Admission control for switched real-time Ethernet: scheduling analysis versus network calculus

(1)

Halmstad University Post-Print

Admission Control for Switched Real- time Ethernet ––Scheduling Analysis

versus Network Calculus

Xing Fan and Magnus Jonsson

N.B.: When citing this work, cite the original article.

Original Publication:

Fan X, Jonsson M. Admission control for switched real-time Ethernet –

scheduling analysis versus network calculus. In: Proc. of the Swedish National Computer Networking Workshop (SNCNW’05), Halmstad, Sweden, Nov. 23-24, 2005. 2005.

Post-Print available at: Halmstad University DiVA

http://urn.kb.se/resolve?urn=urn:nbn:se:hh:diva-2767

(2)

Admission Control for Switched Real-time Ethernet ––Scheduling Analysis versus Network Calculus

Xing Fan and Magnus Jonsson

CERES, Centre for Research on Embedded Systems

School of Information Science, Computer and Electrical Engineering, Halmstad University, Halmstad, Sweden, Box 823, S-301 18, Sweden. {Xing.Fan, Magnus.Jonsson}@ide.hh.se, http://www.hh.se/ide

Abstract

Many approaches have been developed to give an estimation of the upper bound of the end-to-end delay or the response-time for real-time application, e.g., the Network Calculus (NC) model and the scheduling analysis.

In this paper, we present an approach based on scheduling analysis to support guaranteed real-time services over standard switched Ethernet. Furthermore, we conduct a comparative study between these two admission control schemes, our novel algorithm and an NC-based algorithm.

The simulation analysis shows that our feasibility analysis gives up to 50% higher utilization than the popular NC.

Another advantage of our solution is that no additional hardware or software modification of the switch and the underlying standard. In our proposal, the traffic differentiation mechanism introduced by the IEEE 802.1D/Q standard and the standard hardware- implemented First Come First Served (FCFS) priority queuing are used in the switch and the source nodes. We have derived a feasibility analysis algorithm to ensure that the real-time requirements can be met. The algorithm also gives, as a sub-result, the needed buffer space in the end nodes and the switch. Moreover, our feasibility analysis supports variable-sized frames and switches with different bit-rates ports.

1. Introduction

A great number of protocols and schemes to improve the real-time characteristics of switched Ethernet have been proposed in recent years. However, the industrial real-time Ethernet solutions [1-4], such as Ethernet Powerlink, PROFINET, Ethernet/IP and EtherCAT, usually override the standard or reach their limitations when a certain degree of real-time capability is required.
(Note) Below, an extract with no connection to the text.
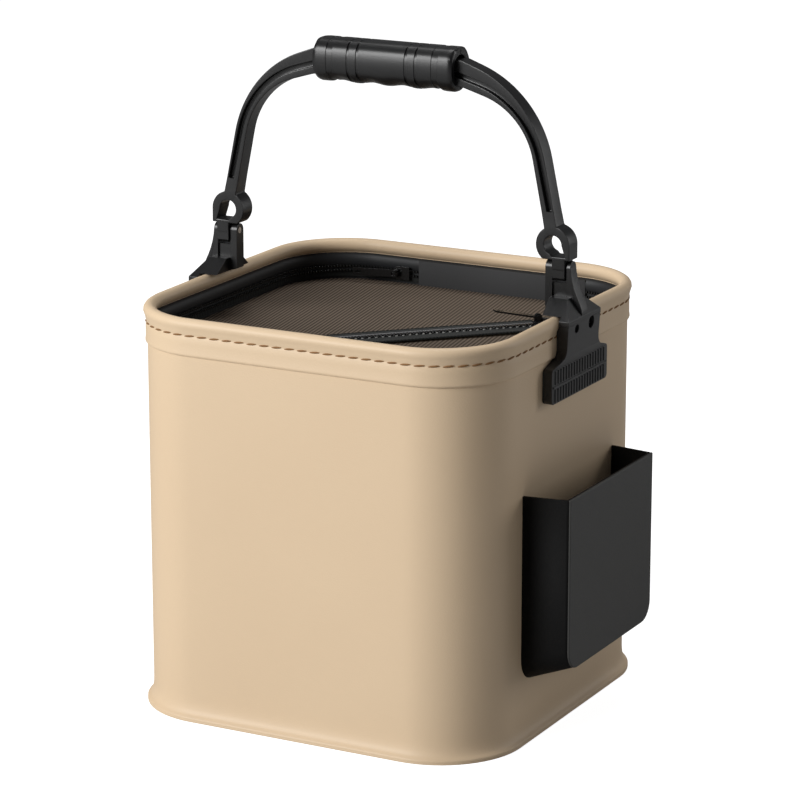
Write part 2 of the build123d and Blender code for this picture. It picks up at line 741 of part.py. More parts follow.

Meanwhile, the techniques proposed by the academic community [5-11] have been applied, with varying degrees of success and different drawbacks, as briefly discussed below. The EtheReal project [5] is throughput-oriented and only supports best effort traffic. The stochastic approaches [6] only yield average real-time performance, thus not providing guaranteed real-time services.

Scheduling theory [12] has been applied on switched Ethernet for guaranteed real-time traffic, but with added cost of hardware/software modification and high computing demands introduced by the deadline sorting [7]

[8]. Network Calculus (NC), enables an approach for calculating the delay bound for FCFS queuing. In addition, it can represent both periodic traffic and aperiodic traffic.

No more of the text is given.